Nimet Berkok Toygar-Kâmil Toygar
 

The Iftar Table and Invitations

The observation of the fast took on a societal function for Muslim Turkish society during the month of Ramadan, in the form of invitations to iftar, the breaking of the fast. Throughout the month, it brought together relatives, kin, neighbors, friends, countrymen, colleagues, the rich and the poor.

Examples of iftar invitations: First to be invited were the older relatives, invited by the younger ones, then other relatives, close neighbors, and in rural areas in particular such important members of society as the village headman, teacher, imam, watchman and shepherds. Invitations were also sent to widows, orphans, those who had no living relatives, and the destitute.

In recent years we see the well-to-do providing iftar meals for friends and relatives, coworkers and civil servants with whom they work, salesmen, those staying in old people’s homes and homes for the indigent, etc.

Throughout Ramadan we also see our President and Prime Minister giving protocol dinners in their palaces and residences for ambassadors and representatives of other Muslim countries who are in Turkey; presidents, ministers and representatives of political parties; and upper-level administrators.

It is interesting indication of the tolerance of Islam that that iftar invitations may be extended irrespective of whether one is fasting or not, to rich and poor, and in the case of some of our foundations abroad, even to non-Muslims.

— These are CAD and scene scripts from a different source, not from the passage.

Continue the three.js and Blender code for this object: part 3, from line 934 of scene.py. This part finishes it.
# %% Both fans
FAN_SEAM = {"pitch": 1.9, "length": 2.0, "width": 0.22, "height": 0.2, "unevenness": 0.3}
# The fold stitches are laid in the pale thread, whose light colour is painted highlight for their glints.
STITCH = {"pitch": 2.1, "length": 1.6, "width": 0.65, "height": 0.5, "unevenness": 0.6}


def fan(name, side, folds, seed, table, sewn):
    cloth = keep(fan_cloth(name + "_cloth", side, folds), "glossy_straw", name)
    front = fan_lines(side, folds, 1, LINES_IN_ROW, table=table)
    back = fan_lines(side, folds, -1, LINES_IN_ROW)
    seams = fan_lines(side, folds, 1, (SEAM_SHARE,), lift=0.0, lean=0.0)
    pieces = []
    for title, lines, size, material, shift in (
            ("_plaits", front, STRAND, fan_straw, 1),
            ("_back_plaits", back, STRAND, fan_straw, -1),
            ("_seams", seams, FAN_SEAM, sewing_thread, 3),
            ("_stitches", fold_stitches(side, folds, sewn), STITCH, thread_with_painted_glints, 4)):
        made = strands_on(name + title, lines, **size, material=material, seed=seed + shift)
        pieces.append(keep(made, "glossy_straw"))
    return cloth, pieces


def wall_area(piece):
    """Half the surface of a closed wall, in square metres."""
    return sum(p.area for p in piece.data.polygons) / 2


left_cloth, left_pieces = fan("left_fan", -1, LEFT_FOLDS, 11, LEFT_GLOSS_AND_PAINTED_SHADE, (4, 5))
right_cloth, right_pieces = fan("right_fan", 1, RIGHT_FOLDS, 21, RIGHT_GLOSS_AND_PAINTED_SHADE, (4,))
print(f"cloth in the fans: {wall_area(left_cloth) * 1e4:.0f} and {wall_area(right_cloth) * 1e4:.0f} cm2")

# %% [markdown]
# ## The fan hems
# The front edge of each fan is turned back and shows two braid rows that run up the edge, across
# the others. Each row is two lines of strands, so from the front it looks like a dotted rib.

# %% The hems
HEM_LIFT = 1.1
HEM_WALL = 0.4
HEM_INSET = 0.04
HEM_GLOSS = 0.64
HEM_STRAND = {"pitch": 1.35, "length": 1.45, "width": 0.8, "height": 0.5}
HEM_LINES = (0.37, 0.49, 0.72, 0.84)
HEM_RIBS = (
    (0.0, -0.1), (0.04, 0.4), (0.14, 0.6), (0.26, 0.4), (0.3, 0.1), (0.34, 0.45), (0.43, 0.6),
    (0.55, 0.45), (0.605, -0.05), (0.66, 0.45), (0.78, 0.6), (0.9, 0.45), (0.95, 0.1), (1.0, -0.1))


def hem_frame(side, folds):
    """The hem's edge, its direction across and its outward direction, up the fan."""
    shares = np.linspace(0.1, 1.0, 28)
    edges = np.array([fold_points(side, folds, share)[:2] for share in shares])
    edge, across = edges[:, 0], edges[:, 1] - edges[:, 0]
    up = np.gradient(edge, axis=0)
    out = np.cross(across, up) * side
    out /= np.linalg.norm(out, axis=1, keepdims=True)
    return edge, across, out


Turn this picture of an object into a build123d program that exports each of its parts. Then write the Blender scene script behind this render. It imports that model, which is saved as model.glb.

Contrary to the iftar meal, the sahur meal is eaten in narrower circles, composed of family members and relatives/kin who have spent the night. However in some regions we also see that the night watchmen and Ramadan drummers (who walk the streets playing a large bass drum to wake the people up for sahur) share the sahur meal with the men of the family.

The Iftar Meal in the Past

As in yesteryear, the fast of Ramadan is the observance held in highest importance by Muslim Turkish people. However in the past there were certain more magnificent aspects to it, and it will be helpful to document some of these national and religious values as related in written texts as well as by our older people who experienced them.

In the early 1900s, Ali Bey, who was also the minister of Balıkhane, described in detail the old iftar meals in his book titled “Istanbul Life in the 13th Century after the Flight.”

The main difference between feasts given for iftar on Ramadan evenings from those given at other times was that in addition to the invitations extended to each other by the people and the attention to the variety and quality of the food, they gave great importance to the arrangement of the foods on the trays, down to the minutest detail. The various condiments such as preserves, cheeses, caviar, olives, sucuk and pastırma were put on small plates and placed at the center of the sini. Various seasonal fruits and salads were arranged in an orderly manner around the edge of the tray, in special plates for this purpose. The table was completed with cups of holy zemzem water from Mecca and dates from Medina. On small dishes were lemons, cut in half and tied in tulle with colored silk thread or ribbons so that the seeds would not fall into the food; but also as an added decoration to the table.

Servants held drinking water in covered glasses with saucers from Saxony.